En laissant ainsi mon esprit camarguais sauter de taureau en taureau tandis que je parcourais les rues bondées de Big Apple, je réalisais qu’en dernier lieu, des bourses viriles d’Apis et de Mithra à celles trop pleines des traders de Wall Street, l’homme s’en remettait toujours au sacré pour régler les affaires importantes, même s’il le faisait aujourd’hui sous couvert d’une pseudoscience qu’on nommait « économie ». Et c’est ici, à Manhattan, en 1800 que le Physiocrate du Pont de Nemours avait commencé à en élaborer les principes modernes avec autant d’entrain qu’il avait mis à s’enrichir avec son fils en vendant de la poudre à canon. Depuis, beaucoup d’autres l’avaient suivi, s’évertuant à bâtir des théorèmes irréfutables sur leurs observations de l’homo œconomicus. Mais la lecture du regretté Bernard Maris ou celle d’Eloi Laurent me permettaient de prendre un peu de recul sur ces Mythologies économiques et leur charabia de sophistes. D’ailleurs, autant le reconnaitre, comme l’exposait le sociologue Gérald Bronner, chez l’homme la croyance avait toujours pris le pas sur la connaissance et aujourd’hui ne faisait pas exception.

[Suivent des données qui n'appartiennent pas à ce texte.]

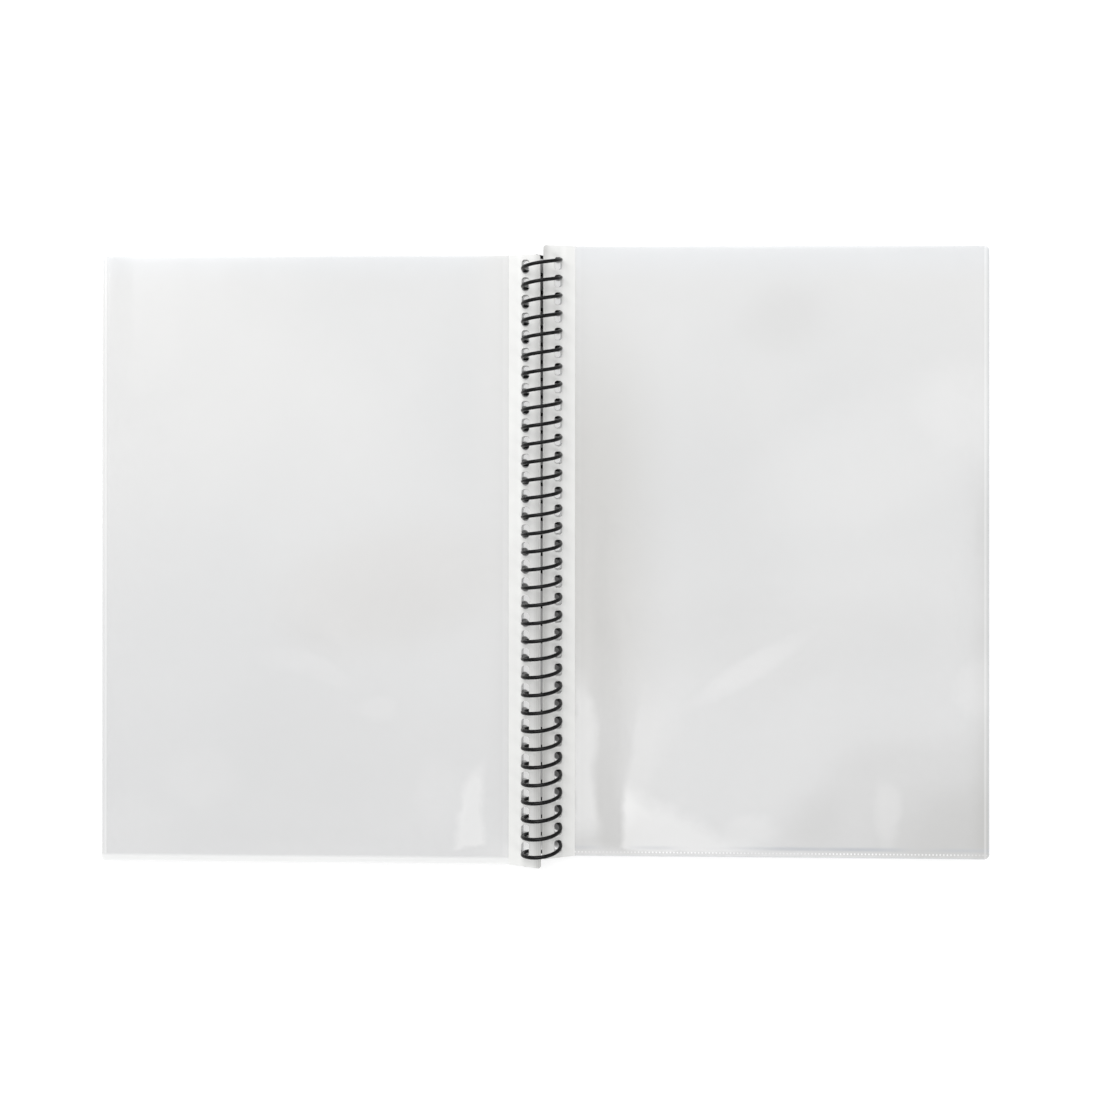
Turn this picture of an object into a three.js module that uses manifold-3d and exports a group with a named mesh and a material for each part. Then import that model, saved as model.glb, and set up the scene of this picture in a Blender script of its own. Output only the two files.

C’était donc vrai, le vingt et unième siècle serait religieux, mais dans l’un des paradoxes cyniques dont seule la grande histoire a le secret, cette spiritualité serait la plus terre-à-terre qui soit – l’économisme – cette tendance à désigner tout fait social comme économique nous amènerait peu à peu à donner une valeur marchande à tout et n’importe quoi et, ce faisant, rendrait plus que probable que ce vingt et unième siècle soit aussi le dernier pour notre espèce. Car si cette nouvelle religion, ce fétichisme de la marchandise avait ses prêtres, les « experts » qui délivraient la bonne parole aux fidèles par voie télévisuelle, si son catéchisme était repris en chœur par le commun dans une langue absconse où les mots CETA, TAFTA, PIB, CAC 40, signifiaient avant tout qu’il faudrait boire la potion amère jusqu’à la lie et que les dévots devraient se sacrifier en personne sur l’autel afin que chaque chose soit à sa place et que le monde reste monde. Il semblait bien que cette religion du profit, dans laquelle la cupidité s’accordait si bien à la stupidité et où la chrématistique honnie par Aristote avait remplacé depuis bien longtemps la saine administration de la maison commune, ne serait pas de ces cultes qui voient les hommes et le divin s’allier dans un élan fécond. Ici, l’obscurantisme crédule et l’individualisme forcené paré des oripeaux dépravés de la science n’apporteraient que misère et désolation.

Serions-nous capables, dans une énième tauromachie, de sacrifier à nouveau cette idole stérile pour que renaisse enfin la beauté humaine ? Aurions-nous l’élan nécessaire pour mettre un terme à cette faim sacrée de l’or, tellement contre-nature, avant qu’il ne soit trop tard ?

Auris sacra fames disait jadis le poète avec le plus grand des mépris.